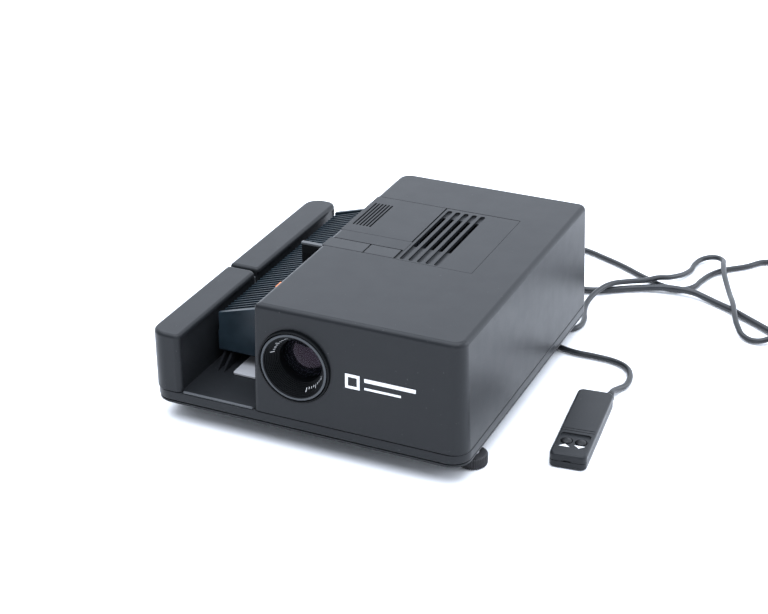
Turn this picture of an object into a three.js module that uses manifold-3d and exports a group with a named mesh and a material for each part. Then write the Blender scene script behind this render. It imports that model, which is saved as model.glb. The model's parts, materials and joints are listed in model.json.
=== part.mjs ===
// Straight-tray slide projector with a wired remote handset.
// Millimetres, +X right, +Y back, +Z up; the lens looks along -Y.
// Parts are laid out from the front left corner of the base, at table level,
// and one group at the end moves the whole model to its origin.
import * as THREE from "three";
import { mergeVertices } from "three/addons/utils/BufferGeometryUtils.js";
import Module from "manifold-3d";

const wasm = await Module();
wasm.setup();

// ---------- driving dimensions ----------
const gap = 0.3;
const machine = { width: 270, depth: 286, top: 121, seam: 28, baseBottom: 18 };
const wall = 3;
const draft = Math.tan(THREE.MathUtils.degToRad(2));
const body = { left: 92, right: machine.width, front: 0, back: machine.depth };
const wing = {
  width: 27.6, top: 79, wall: 3.5, cap: 4, inner: 25.6, split: 131.2, splitGap: 2.8,
};
const optics = { x: 129, z: 74.3, gateY: 131, lampX: 190, lampY: 178 };
const lens = { ringRadius: 30.3, rimRadius: 28.2, tubeRadius: 24, length: 78 };
const tray = { left: 30.5, right: 88.5, front: 57, back: 276, bottom: 41, pitch: 5 };
const keys = { front: 118, back: 135, left: 95.6, split: 132.3, right: 160.4 };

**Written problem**
Return the listing above word for word.

**Answer to this problem**
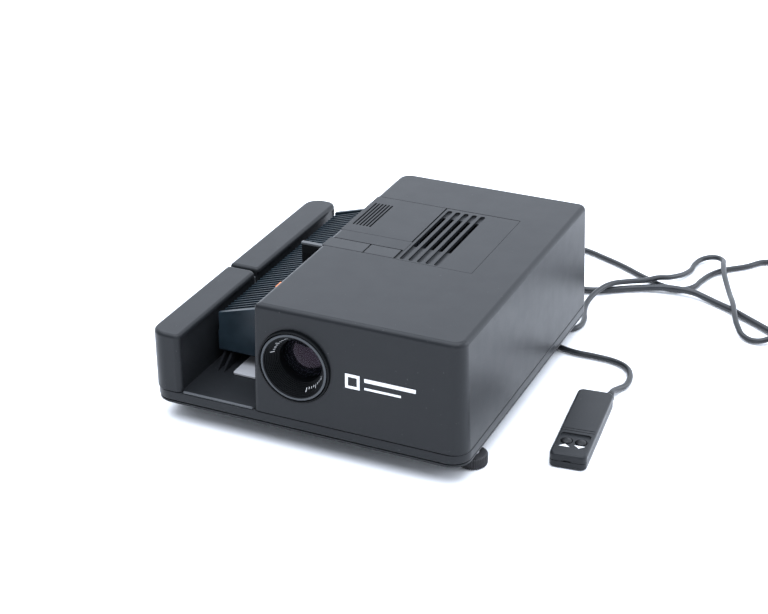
Turn this picture of an object into a three.js module that uses manifold-3d and exports a group with a named mesh and a material for each part. Then write the Blender scene script behind this render. It imports that model, which is saved as model.glb. The model's parts, materials and joints are listed in model.json.
=== part.mjs ===
// Straight-tray slide projector with a wired remote handset.
// Millimetres, +X right, +Y back, +Z up; the lens looks along -Y.
// Parts are laid out from the front left corner of the base, at table level,
// and one group at the end moves the whole model to its origin.
import * as THREE from "three";
import { mergeVertices } from "three/addons/utils/BufferGeometryUtils.js";
import Module from "manifold-3d";

const wasm = await Module();
wasm.setup();

// ---------- driving dimensions ----------
const gap = 0.3;
const machine = { width: 270, depth: 286, top: 121, seam: 28, baseBottom: 18 };
const wall = 3;
const draft = Math.tan(THREE.MathUtils.degToRad(2));
const body = { left: 92, right: machine.width, front: 0, back: machine.depth };
const wing = {
  width: 27.6, top: 79, wall: 3.5, cap: 4, inner: 25.6, split: 131.2, splitGap: 2.8,
};
const optics = { x: 129, z: 74.3, gateY: 131, lampX: 190, lampY: 178 };
const lens = { ringRadius: 30.3, rimRadius: 28.2, tubeRadius: 24, length: 78 };
const tray = { left: 30.5, right: 88.5, front: 57, back: 276, bottom: 41, pitch: 5 };
const keys = { front: 118, back: 135, left: 95.6, split: 132.3, right: 160.4 };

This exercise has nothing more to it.